3D code data
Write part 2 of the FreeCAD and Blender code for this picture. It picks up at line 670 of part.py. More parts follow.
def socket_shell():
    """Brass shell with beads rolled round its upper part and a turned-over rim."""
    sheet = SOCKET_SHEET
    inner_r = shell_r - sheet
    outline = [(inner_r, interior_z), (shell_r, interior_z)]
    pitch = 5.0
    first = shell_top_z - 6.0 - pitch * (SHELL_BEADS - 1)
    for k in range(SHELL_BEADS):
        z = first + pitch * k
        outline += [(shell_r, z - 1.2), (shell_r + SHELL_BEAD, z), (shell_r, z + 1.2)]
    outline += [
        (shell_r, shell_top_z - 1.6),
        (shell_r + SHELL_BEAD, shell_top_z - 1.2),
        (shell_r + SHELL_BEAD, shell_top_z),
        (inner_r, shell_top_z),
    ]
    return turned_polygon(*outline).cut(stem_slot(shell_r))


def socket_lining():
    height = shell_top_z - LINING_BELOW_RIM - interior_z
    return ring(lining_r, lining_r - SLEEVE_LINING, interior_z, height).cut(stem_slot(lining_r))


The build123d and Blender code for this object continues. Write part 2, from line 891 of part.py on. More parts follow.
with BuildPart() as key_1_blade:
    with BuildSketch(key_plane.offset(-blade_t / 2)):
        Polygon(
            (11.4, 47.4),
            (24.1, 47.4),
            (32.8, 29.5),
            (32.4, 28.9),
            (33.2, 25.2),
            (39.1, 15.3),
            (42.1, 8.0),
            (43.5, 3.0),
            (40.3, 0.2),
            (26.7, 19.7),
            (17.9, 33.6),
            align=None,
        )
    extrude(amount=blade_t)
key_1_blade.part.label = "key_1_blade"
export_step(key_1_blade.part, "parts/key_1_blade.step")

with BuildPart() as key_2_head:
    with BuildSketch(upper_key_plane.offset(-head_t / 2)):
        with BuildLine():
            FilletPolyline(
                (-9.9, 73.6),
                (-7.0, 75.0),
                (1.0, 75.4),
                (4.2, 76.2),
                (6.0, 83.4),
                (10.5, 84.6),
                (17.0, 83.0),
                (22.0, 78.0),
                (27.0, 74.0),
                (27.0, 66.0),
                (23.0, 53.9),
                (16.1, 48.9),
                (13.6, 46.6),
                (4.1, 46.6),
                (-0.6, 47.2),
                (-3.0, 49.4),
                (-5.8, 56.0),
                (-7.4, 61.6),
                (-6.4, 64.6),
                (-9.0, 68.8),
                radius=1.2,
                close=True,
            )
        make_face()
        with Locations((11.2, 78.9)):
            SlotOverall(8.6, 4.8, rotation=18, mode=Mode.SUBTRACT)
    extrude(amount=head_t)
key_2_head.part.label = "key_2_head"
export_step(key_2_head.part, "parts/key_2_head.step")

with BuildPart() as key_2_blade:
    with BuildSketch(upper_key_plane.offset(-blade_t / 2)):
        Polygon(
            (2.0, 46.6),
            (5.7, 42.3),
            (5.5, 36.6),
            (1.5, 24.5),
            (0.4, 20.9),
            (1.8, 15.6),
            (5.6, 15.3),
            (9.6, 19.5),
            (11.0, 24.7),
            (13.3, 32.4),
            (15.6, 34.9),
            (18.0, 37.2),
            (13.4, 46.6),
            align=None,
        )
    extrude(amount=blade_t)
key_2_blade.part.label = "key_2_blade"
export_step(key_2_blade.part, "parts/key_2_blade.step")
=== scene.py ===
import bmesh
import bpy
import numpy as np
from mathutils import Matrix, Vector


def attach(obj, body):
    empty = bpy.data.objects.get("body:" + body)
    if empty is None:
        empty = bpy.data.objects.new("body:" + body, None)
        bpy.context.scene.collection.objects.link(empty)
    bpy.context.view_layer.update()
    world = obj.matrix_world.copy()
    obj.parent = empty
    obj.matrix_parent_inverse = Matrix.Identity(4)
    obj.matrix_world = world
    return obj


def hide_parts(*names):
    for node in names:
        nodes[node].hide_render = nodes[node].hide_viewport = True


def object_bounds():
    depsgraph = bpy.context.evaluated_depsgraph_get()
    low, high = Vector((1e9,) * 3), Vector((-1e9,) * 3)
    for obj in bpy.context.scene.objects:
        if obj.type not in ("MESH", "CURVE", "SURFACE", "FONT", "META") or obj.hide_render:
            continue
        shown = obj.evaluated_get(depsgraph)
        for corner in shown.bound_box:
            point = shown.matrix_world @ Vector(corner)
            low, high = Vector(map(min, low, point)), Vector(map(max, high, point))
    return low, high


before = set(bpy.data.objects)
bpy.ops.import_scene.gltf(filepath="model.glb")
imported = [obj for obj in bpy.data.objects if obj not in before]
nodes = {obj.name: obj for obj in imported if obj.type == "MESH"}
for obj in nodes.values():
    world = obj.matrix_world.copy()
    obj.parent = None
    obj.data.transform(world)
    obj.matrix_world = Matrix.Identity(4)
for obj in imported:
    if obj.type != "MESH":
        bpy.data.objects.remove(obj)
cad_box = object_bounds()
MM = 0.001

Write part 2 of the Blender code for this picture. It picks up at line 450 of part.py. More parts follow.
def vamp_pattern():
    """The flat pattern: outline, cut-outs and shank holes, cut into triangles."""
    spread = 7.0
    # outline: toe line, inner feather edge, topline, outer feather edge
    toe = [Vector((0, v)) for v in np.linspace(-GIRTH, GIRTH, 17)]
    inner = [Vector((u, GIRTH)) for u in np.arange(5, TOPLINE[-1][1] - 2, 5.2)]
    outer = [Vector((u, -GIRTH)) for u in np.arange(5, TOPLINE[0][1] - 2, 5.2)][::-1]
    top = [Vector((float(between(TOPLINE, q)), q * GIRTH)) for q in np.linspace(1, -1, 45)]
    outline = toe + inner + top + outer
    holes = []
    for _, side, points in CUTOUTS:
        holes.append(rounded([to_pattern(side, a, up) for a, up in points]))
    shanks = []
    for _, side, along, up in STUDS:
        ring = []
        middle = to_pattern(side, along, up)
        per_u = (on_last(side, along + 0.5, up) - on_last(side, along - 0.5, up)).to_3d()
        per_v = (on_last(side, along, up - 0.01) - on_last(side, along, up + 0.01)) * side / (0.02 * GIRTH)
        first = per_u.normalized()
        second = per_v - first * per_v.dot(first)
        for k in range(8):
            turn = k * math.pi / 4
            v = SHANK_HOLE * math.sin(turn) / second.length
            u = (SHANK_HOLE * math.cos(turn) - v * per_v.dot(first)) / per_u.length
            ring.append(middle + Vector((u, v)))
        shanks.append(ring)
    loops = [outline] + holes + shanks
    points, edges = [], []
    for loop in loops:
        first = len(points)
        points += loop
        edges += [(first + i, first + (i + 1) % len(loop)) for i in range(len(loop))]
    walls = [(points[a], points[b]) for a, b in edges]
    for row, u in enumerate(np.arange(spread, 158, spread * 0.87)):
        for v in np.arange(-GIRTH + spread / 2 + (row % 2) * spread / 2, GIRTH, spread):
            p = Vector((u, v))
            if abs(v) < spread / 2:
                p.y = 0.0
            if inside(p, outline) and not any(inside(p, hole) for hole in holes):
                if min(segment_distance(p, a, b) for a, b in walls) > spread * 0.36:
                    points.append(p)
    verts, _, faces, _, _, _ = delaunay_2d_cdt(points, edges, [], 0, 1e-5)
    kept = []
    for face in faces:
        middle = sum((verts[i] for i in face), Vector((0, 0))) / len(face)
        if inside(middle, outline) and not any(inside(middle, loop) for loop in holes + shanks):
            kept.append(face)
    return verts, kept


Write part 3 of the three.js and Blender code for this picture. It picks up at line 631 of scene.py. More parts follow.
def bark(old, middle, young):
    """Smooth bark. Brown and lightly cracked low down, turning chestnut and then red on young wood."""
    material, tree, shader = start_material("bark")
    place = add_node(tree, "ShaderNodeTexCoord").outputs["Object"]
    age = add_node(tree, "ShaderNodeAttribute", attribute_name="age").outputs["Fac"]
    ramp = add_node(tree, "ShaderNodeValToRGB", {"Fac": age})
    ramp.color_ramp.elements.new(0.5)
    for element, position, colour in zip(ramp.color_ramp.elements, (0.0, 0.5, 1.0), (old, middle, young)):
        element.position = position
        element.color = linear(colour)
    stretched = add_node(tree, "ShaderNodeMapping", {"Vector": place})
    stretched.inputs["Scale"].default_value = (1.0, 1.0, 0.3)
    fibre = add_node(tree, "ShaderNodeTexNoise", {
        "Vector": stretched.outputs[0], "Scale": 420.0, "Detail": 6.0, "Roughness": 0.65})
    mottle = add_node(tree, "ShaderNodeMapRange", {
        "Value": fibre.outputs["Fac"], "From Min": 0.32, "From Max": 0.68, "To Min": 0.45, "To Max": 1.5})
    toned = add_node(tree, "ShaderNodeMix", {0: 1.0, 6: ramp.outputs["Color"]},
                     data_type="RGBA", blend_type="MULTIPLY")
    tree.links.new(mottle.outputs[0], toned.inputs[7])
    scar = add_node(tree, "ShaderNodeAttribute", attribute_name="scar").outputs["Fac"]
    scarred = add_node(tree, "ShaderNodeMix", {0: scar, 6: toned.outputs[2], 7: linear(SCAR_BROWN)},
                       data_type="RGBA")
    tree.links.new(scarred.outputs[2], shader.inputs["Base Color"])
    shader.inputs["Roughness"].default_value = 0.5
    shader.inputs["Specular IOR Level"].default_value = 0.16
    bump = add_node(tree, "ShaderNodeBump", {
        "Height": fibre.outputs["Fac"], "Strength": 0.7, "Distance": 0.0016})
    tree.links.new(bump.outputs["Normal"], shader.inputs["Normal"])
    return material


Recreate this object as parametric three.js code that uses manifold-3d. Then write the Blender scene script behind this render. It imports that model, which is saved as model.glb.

- [EXERCISE AIM]:
Reproduce the lines exactly, from the line that contains "extrude(amount=head_t)" through the line that contains "for node in", and nothing more.

- [COMPLETE ANSWER]:
    extrude(amount=head_t)
key_2_head.part.label = "key_2_head"
export_step(key_2_head.part, "parts/key_2_head.step")

with BuildPart() as key_2_blade:
    with BuildSketch(upper_key_plane.offset(-blade_t / 2)):
        Polygon(
            (2.0, 46.6),
            (5.7, 42.3),
            (5.5, 36.6),
            (1.5, 24.5),
            (0.4, 20.9),
            (1.8, 15.6),
            (5.6, 15.3),
            (9.6, 19.5),
            (11.0, 24.7),
            (13.3, 32.4),
            (15.6, 34.9),
            (18.0, 37.2),
            (13.4, 46.6),
            align=None,
        )
    extrude(amount=blade_t)
key_2_blade.part.label = "key_2_blade"
export_step(key_2_blade.part, "parts/key_2_blade.step")
=== scene.py ===
import bmesh
import bpy
import numpy as np
from mathutils import Matrix, Vector


def attach(obj, body):
    empty = bpy.data.objects.get("body:" + body)
    if empty is None:
        empty = bpy.data.objects.new("body:" + body, None)
        bpy.context.scene.collection.objects.link(empty)
    bpy.context.view_layer.update()
    world = obj.matrix_world.copy()
    obj.parent = empty
    obj.matrix_parent_inverse = Matrix.Identity(4)
    obj.matrix_world = world
    return obj


def hide_parts(*names):
    for node in names:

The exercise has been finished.